The bill increases aviation safety oversight, standardizes training pipelines, and clarifies authority at the cost of higher federal implementation and compliance expenses, tighter deadlines and administrative burdens, and tradeoffs in hiring fairness, transparency, and some operational flexibility for military or small-operator stakeholders.
Passengers and aviation workers (pilots, controllers) will get stronger, system-level safety protections through mandated post-accident analyses, standardized Safety Management System (SMS) reviews, ADS‑B In requirements, Class B airspace risk assessments, and improved military–civil safety data sharing.
Taxpayers and Congress will gain more oversight and transparency via required GAO/IG studies, audits, public reports, and mandatory briefings that create regular review points for FAA policy, contracting conflicts, and workforce actions.
Prospective air traffic students and local colleges will have expanded training capacity and a clearer hiring pathway as FAA‑certified collegiate programs (≥15 institutions) and funding for faculty/evaluators support recruitment and potential noncompetitive appointments for well‑qualified graduates.
Taxpayers and the federal budget face increased costs because the bill requires FAA/DOT program certification, new offices/panels, additional hiring, audits/reviews, and IT/data-integration work that will raise administrative and implementation spending.
Air carriers — especially smaller operators — will face substantial equipment, installation, and compliance costs to meet mandatory ADS‑B In and related operational requirements within the statutory deadlines, which could raise fares or force service reductions.
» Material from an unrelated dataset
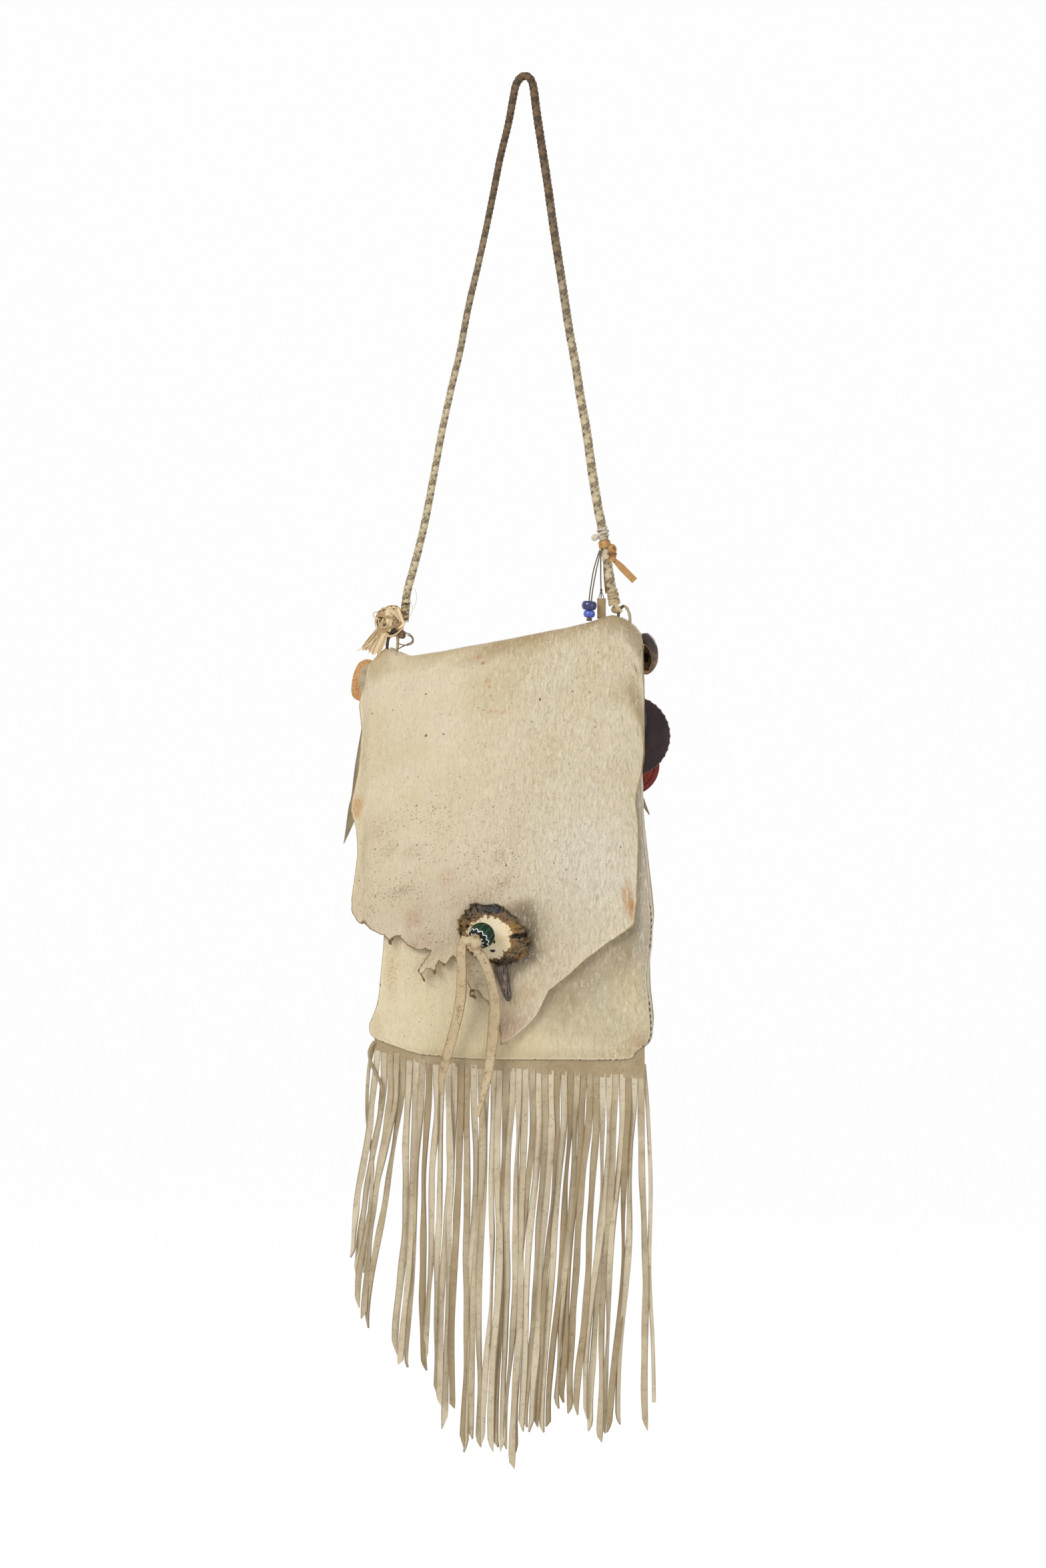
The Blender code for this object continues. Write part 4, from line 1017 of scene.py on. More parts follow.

Prospective federal applicants and veterans could lose fair competition because program graduates may receive noncompetitive appointments and some air traffic appointments are treated as excepted service, potentially limiting veterans' preference and broader hiring competition.
Based on analysis of 24 sections of legislative text.
Expands FAA college training and hiring for air traffic controllers, tightens safety oversight and FAA–DOD coordination, mandates ADS‑B In for many commercial aircraft, and protects FAA staffing.
Introduced June 5, 2025 by Maria E. Cantwell · Last progress June 5, 2025
Requires the FAA to run an “Enhanced” Collegiate Training Initiative to recruit, train, and directly appoint qualified graduates as developmental air traffic controllers, tightens safety oversight across FAA operations, strengthens FAA–DOD information sharing and coordination, restricts certain ADS‑B equipage exceptions, and protects FAA hiring and staffing levels. It also mandates independent safety reviews (including SMS and Class B airspace reviews), Inspector General audits (including whistleblower program and conflict‑of‑interest compliance), new MOUs with military services for safety data sharing, and a 4‑year requirement for many commercial carriers to have operational ADS‑B In equipment. The bill sets near‑term deadlines (30–90 days) for panels, MOUs, policy revisions, and audits, creates new expert review panels and an FAA Office for FAA–DOD Coordination, and includes reporting requirements to congressional committees. It changes FAA hiring authority by enabling noncompetitive appointments of certain certified graduates and requires the FAA to certify at least 15 institutions for the Enhanced Initiative.